> **Problem to work on**
Beginning with the first line below, please repeat the material exactly, ending with the line that includes "import Sketcher".
######
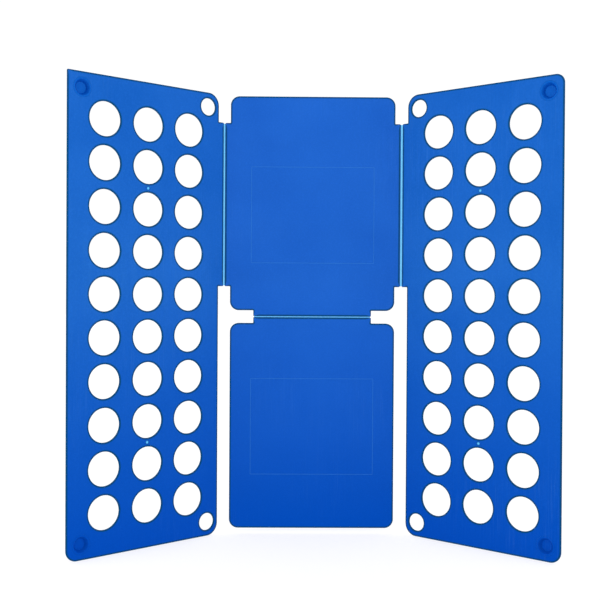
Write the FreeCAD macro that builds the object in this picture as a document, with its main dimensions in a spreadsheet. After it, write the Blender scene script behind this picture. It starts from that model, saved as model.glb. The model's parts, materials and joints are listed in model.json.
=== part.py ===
import FreeCAD
import Part
import math
import os
import Sketcher

# Shirt folding board: four thin moulded plastic panels joined by three living
# hinges. Two wings, perforated with round holes, fold over an upper and a lower
# centre panel. The board stands on the bottom edges of its wings, opened like a
# screen, with both wings swung forward.
#
# Frame: +Z up, the folding face looks along -Y, the left wing is at -X. The
# origin is on the floor, in the middle of the board's width and depth.
#
# A wing is drawn flat in a frame of its own: X runs outward from its hinge line
# (towards -X on the left wing), Y from its front face to its back face, and Z up
# from the floor. Its Placement swings it about its hinge axis. The hinge axes
# stand at different distances in front of the sheets, so that the folded sheets
# stack: first the lower centre panel, then the left wing, then the right wing.

document = FreeCAD.newDocument("ShirtFoldingBoard")

# Driving dimensions, in millimetres, degrees and counts.
DIMENSIONS = [
    ("sheet", 1.6, "thickness of the panels"),
    ("edge_round", 0.4, "rounding of the panels' edges"),
    ("front_y", 74.0, "front faces of the centre panels, from the middle of the depth"),
    ("wing_angle", 40.2, "how far each wing is swung forward of flat"),
    ("hinge_x", 118.8, "middle of the board to a wing's hinge line"),
    ("left_axis", 1.35, "left hinge axis in front of the front faces"),
    ("right_axis", 2.3, "right hinge axis in front of the front faces"),
    ("film_gap", 1.8, "width of a hinge film, laid flat"),
    ("film_thick", 0.4, "thickness of a hinge film"),
    ("film_depth", 0.8, "middle of a hinge film behind the front faces"),
    ("film_inset", 1.0, "each end of a hinge film inside its tabs"),
    ("tab_low", 333.0, "lower end of the wing hinges"),
    ("tab_high", 553.0, "upper end of the wing hinges"),
    ("tab_round", 0.8, "rounding at the hinge tabs' corners"),
    ("wing_high", 590.0, "height of a wing"),
    ("wing_inner", 9.0, "hinge line to a wing's inner edge"),
    ("wing_reach", 231.2, "hinge line to a wing's outer edge"),
    ("wing_inner_round", 16.0, "corners beside the centre panels"),
    ("wing_bottom_round", 14.5, "bottom outer corners of the wings"),
    ("wing_top_round", 11.5, "the right wing's top outer corner"),
    ("wing_sharp_round", 1.5, "the left wing's top outer corner"),
    ("centre_half", 111.0, "half the width of the centre panels"),
    ("centre_gap", 17.0, "open gap between the centre panels, beside their hinge"),
    ("centre_low", 6.6, "bottom of the lower centre panel"),
    ("centre_high", 589.0, "top of the upper centre panel"),
    ("centre_round", 12.0, "corners of the centre panels"),
    ("fold_z", 292.2, "line of the hinge between the centre panels"),
    ("fold_half", 79.5, "half the length of that hinge"),
    ("vent_radius", 21.3, "ventilation holes"),
    ("vent_middle", 118.5, "middle column of holes from the hinge line"),
    ("vent_columns", 3, "holes across a wing"),
    ("vent_rows", 10, "holes up a wing"),
    ("vent_pitch_wide", 61.7, "between columns"),
    ("vent_pitch_high", 53.7, "between rows"),
    ("latch_radius", 11.3, "corner holes that take the other wing's studs"),
    ("latch_inset", 26.5, "corner hole from the hinge line"),
    ("latch_level", 19.0, "corner hole and stud from a wing's top or bottom"),
    ("stud_rim_radius", 12.1, "flat rim of a stud, flush with the front face"),
    ("stud_rim_thick", 0.8, "thickness of that rim"),
    ("stud_radius", 10.9, "shank of a stud"),
    ("stud_fit", 0.05, "gap round a stud in its seat"),
    ("stud_shoulder", 2.4, "where the shank starts to taper, from the front face"),
    ("stud_back", 6.4, "back of a stud, from the front face"),
    ("stud_back_radius", 7.6, "back end of a stud"),
    ("stud_back_round", 1.4, "rounding of the back end"),
    ("cup_radius", 10.0, "mouth of the hollow in a stud"),
    ("cup_floor", 4.8, "depth of that hollow"),
    ("cup_floor_radius", 6.9, "floor of the hollow"),
    ("cup_round", 1.2, "rounding of the floor's edge"),
    ("gate_radius", 2.4, "dimple where the plastic entered the mould"),
    ("gate_depth", 0.35, "depth of the dimple"),
    ("gate_nub_radius", 0.9, "stub left in the dimple"),
    ("gate_rows", 3.0, "dimples above and below mid height, in rows"),
    ("label_half", 83.0, "half the width of the engraved frame on a centre panel"),
    ("label_tall", 130.0, "height of that frame"),
    ("label_line", 0.7, "width of its groove"),
    ("label_depth", 0.25, "depth of its groove"),
    ("label_top", 494.5, "top of the upper frame"),
    ("label_bottom", 79.0, "bottom of the lower frame"),
]


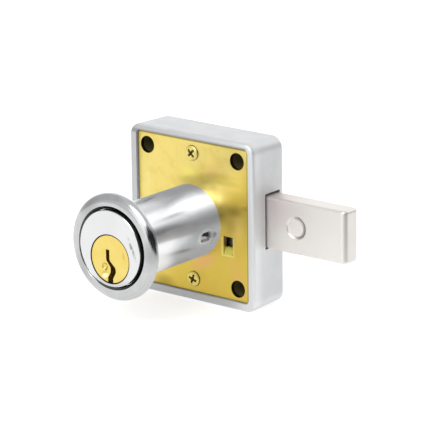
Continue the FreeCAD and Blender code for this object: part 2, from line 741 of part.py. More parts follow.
######
> **Expected answer**
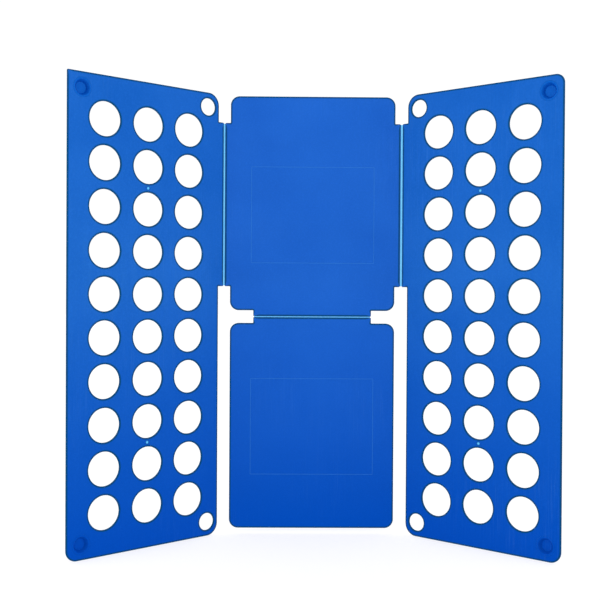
Write the FreeCAD macro that builds the object in this picture as a document, with its main dimensions in a spreadsheet. After it, write the Blender scene script behind this picture. It starts from that model, saved as model.glb. The model's parts, materials and joints are listed in model.json.
=== part.py ===
import FreeCAD
import Part
import math
import os
import Sketcher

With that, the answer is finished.